*Collected data*.

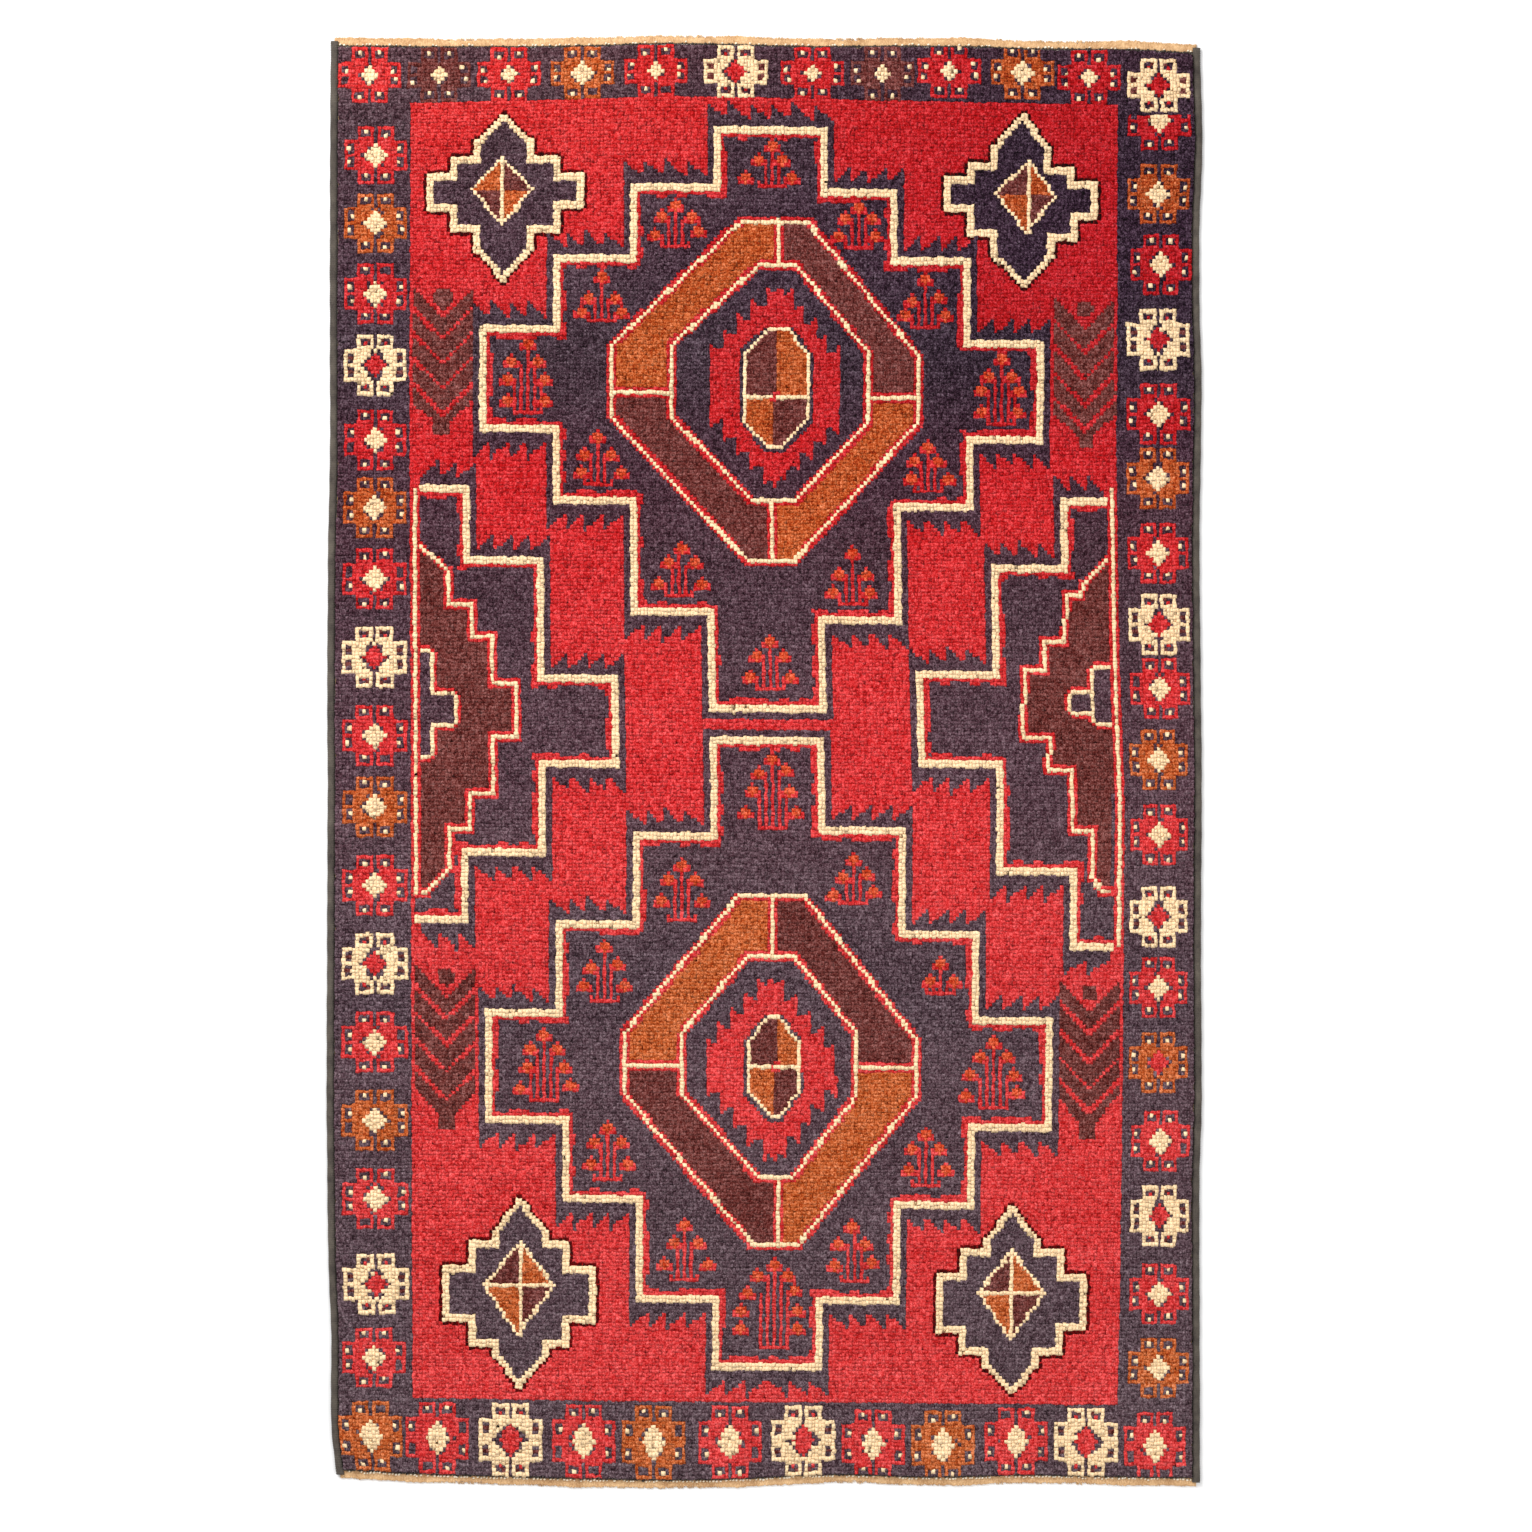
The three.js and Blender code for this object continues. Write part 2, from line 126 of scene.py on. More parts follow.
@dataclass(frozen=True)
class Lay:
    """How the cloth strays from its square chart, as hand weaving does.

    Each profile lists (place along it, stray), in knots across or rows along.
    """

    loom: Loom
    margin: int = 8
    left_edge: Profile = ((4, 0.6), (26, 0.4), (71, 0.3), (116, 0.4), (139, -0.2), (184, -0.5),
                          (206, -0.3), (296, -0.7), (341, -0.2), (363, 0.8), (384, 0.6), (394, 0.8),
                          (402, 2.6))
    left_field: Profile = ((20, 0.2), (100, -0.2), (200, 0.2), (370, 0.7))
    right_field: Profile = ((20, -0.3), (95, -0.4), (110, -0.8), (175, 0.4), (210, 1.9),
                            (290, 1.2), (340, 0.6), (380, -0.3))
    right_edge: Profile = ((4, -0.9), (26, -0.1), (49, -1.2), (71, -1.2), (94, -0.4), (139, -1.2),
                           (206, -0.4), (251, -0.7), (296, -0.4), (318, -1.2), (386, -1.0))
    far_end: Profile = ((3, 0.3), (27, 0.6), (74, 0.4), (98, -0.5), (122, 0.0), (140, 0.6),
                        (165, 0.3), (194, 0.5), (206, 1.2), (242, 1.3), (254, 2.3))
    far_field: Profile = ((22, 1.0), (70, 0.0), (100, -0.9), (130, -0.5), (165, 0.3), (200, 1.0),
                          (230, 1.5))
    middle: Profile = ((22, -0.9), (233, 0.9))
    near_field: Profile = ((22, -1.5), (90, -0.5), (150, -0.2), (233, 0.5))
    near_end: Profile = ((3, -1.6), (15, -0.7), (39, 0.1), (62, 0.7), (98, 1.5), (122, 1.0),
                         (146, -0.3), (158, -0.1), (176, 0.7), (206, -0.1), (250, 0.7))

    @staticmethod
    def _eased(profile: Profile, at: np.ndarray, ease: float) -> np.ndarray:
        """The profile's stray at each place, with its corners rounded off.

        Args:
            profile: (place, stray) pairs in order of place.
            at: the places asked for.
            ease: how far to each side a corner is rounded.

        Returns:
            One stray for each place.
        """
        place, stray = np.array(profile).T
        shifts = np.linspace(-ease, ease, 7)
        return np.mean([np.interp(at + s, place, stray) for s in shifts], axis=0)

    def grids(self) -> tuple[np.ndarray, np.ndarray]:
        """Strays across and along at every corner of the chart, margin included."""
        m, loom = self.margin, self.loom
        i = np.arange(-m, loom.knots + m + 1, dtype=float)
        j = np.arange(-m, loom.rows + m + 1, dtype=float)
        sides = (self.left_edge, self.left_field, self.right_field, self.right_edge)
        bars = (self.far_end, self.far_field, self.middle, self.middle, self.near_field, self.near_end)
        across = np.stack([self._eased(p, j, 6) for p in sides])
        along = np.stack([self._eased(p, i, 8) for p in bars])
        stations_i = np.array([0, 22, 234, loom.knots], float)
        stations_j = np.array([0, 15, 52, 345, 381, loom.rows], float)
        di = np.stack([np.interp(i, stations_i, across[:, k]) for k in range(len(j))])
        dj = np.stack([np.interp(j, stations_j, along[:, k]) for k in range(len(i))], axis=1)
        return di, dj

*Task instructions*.
Give an exact repetition of all the material.

*Expected output*.
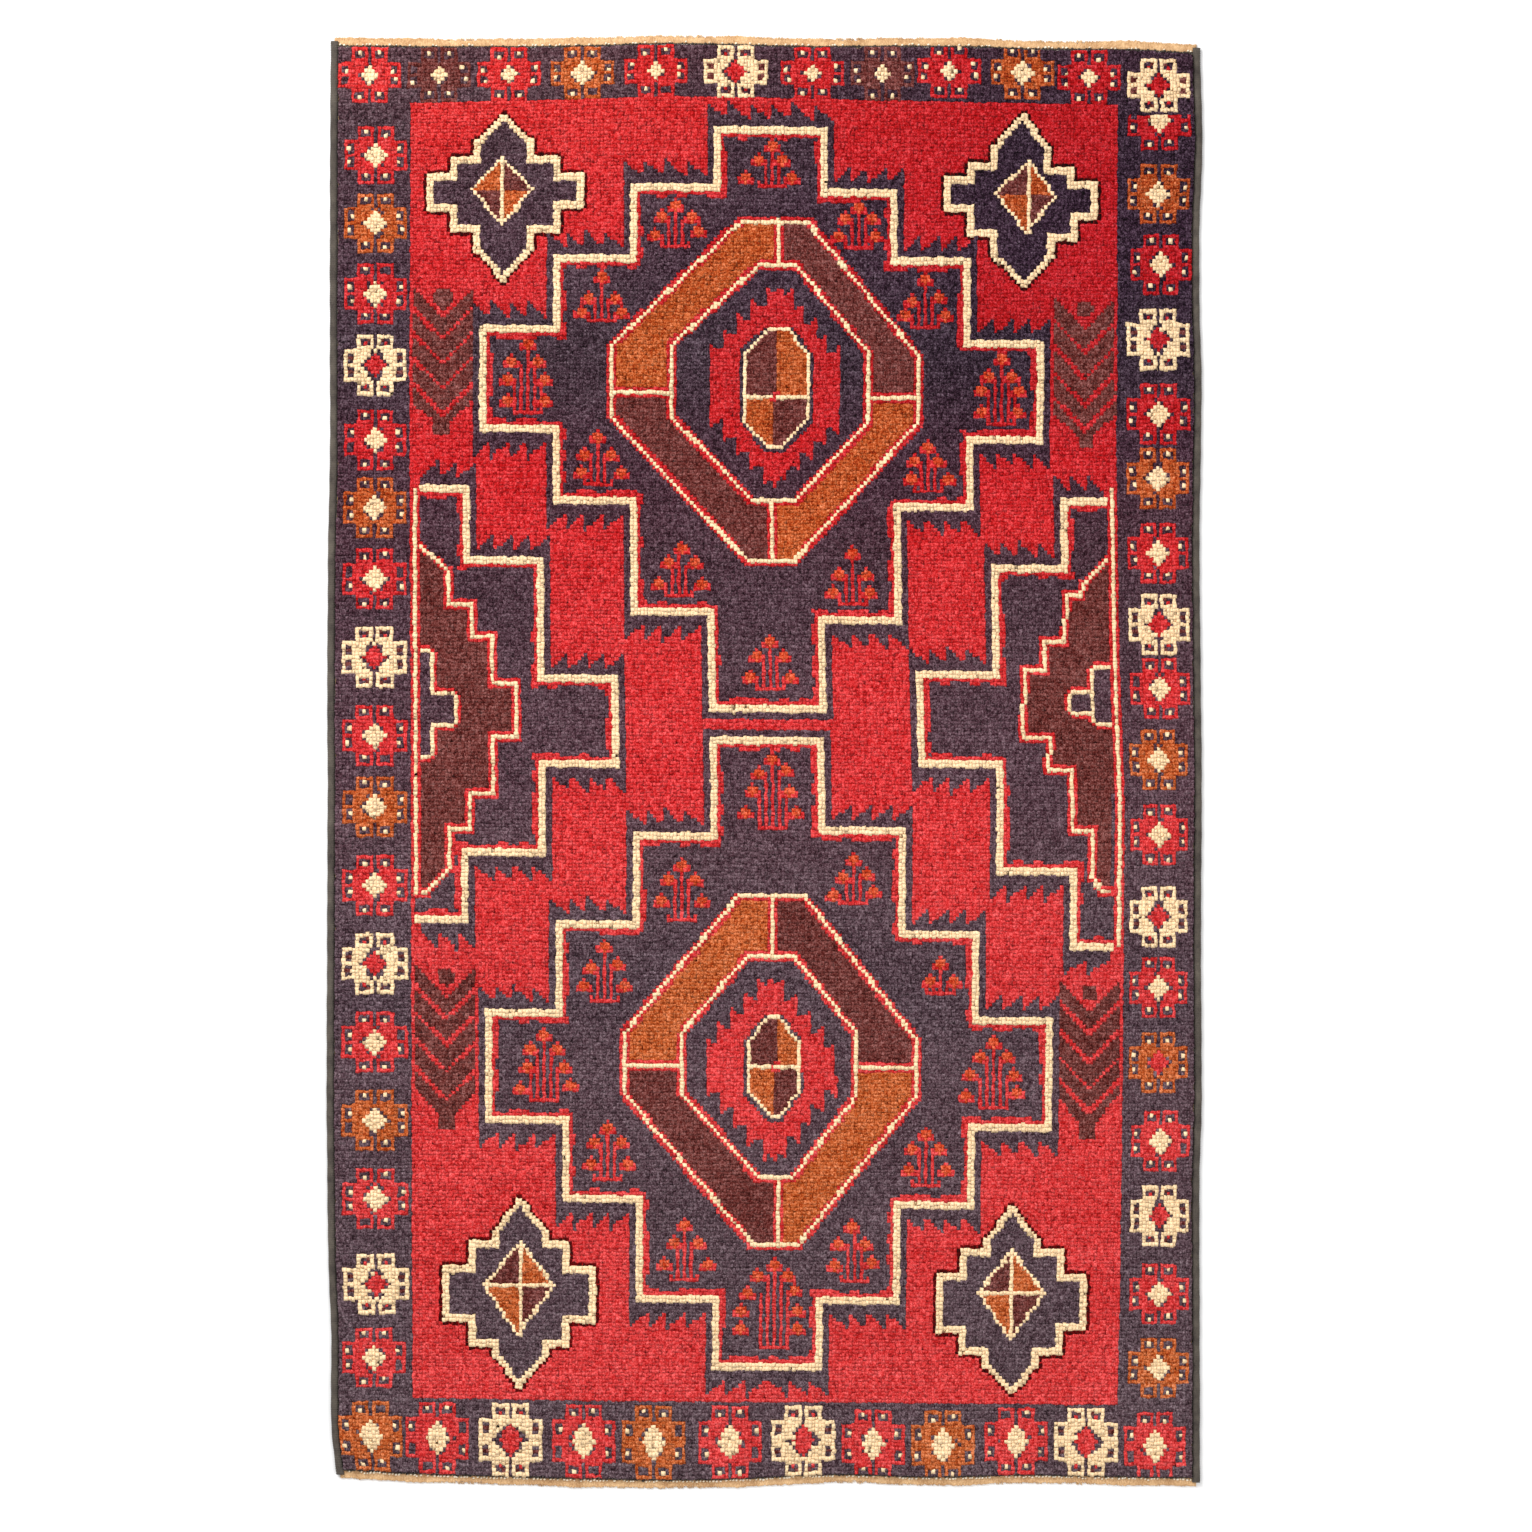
The three.js and Blender code for this object continues. Write part 2, from line 126 of scene.py on. More parts follow.
@dataclass(frozen=True)
class Lay:
    """How the cloth strays from its square chart, as hand weaving does.

    Each profile lists (place along it, stray), in knots across or rows along.
    """

    loom: Loom
    margin: int = 8
    left_edge: Profile = ((4, 0.6), (26, 0.4), (71, 0.3), (116, 0.4), (139, -0.2), (184, -0.5),
                          (206, -0.3), (296, -0.7), (341, -0.2), (363, 0.8), (384, 0.6), (394, 0.8),
                          (402, 2.6))
    left_field: Profile = ((20, 0.2), (100, -0.2), (200, 0.2), (370, 0.7))
    right_field: Profile = ((20, -0.3), (95, -0.4), (110, -0.8), (175, 0.4), (210, 1.9),
                            (290, 1.2), (340, 0.6), (380, -0.3))
    right_edge: Profile = ((4, -0.9), (26, -0.1), (49, -1.2), (71, -1.2), (94, -0.4), (139, -1.2),
                           (206, -0.4), (251, -0.7), (296, -0.4), (318, -1.2), (386, -1.0))
    far_end: Profile = ((3, 0.3), (27, 0.6), (74, 0.4), (98, -0.5), (122, 0.0), (140, 0.6),
                        (165, 0.3), (194, 0.5), (206, 1.2), (242, 1.3), (254, 2.3))
    far_field: Profile = ((22, 1.0), (70, 0.0), (100, -0.9), (130, -0.5), (165, 0.3), (200, 1.0),
                          (230, 1.5))
    middle: Profile = ((22, -0.9), (233, 0.9))
    near_field: Profile = ((22, -1.5), (90, -0.5), (150, -0.2), (233, 0.5))
    near_end: Profile = ((3, -1.6), (15, -0.7), (39, 0.1), (62, 0.7), (98, 1.5), (122, 1.0),
                         (146, -0.3), (158, -0.1), (176, 0.7), (206, -0.1), (250, 0.7))

    @staticmethod
    def _eased(profile: Profile, at: np.ndarray, ease: float) -> np.ndarray:
        """The profile's stray at each place, with its corners rounded off.

        Args:
            profile: (place, stray) pairs in order of place.
            at: the places asked for.
            ease: how far to each side a corner is rounded.

        Returns:
            One stray for each place.
        """
        place, stray = np.array(profile).T
        shifts = np.linspace(-ease, ease, 7)
        return np.mean([np.interp(at + s, place, stray) for s in shifts], axis=0)

    def grids(self) -> tuple[np.ndarray, np.ndarray]:
        """Strays across and along at every corner of the chart, margin included."""
        m, loom = self.margin, self.loom
        i = np.arange(-m, loom.knots + m + 1, dtype=float)
        j = np.arange(-m, loom.rows + m + 1, dtype=float)
        sides = (self.left_edge, self.left_field, self.right_field, self.right_edge)
        bars = (self.far_end, self.far_field, self.middle, self.middle, self.near_field, self.near_end)
        across = np.stack([self._eased(p, j, 6) for p in sides])
        along = np.stack([self._eased(p, i, 8) for p in bars])
        stations_i = np.array([0, 22, 234, loom.knots], float)
        stations_j = np.array([0, 15, 52, 345, 381, loom.rows], float)
        di = np.stack([np.interp(i, stations_i, across[:, k]) for k in range(len(j))])
        dj = np.stack([np.interp(j, stations_j, along[:, k]) for k in range(len(i))], axis=1)
        return di, dj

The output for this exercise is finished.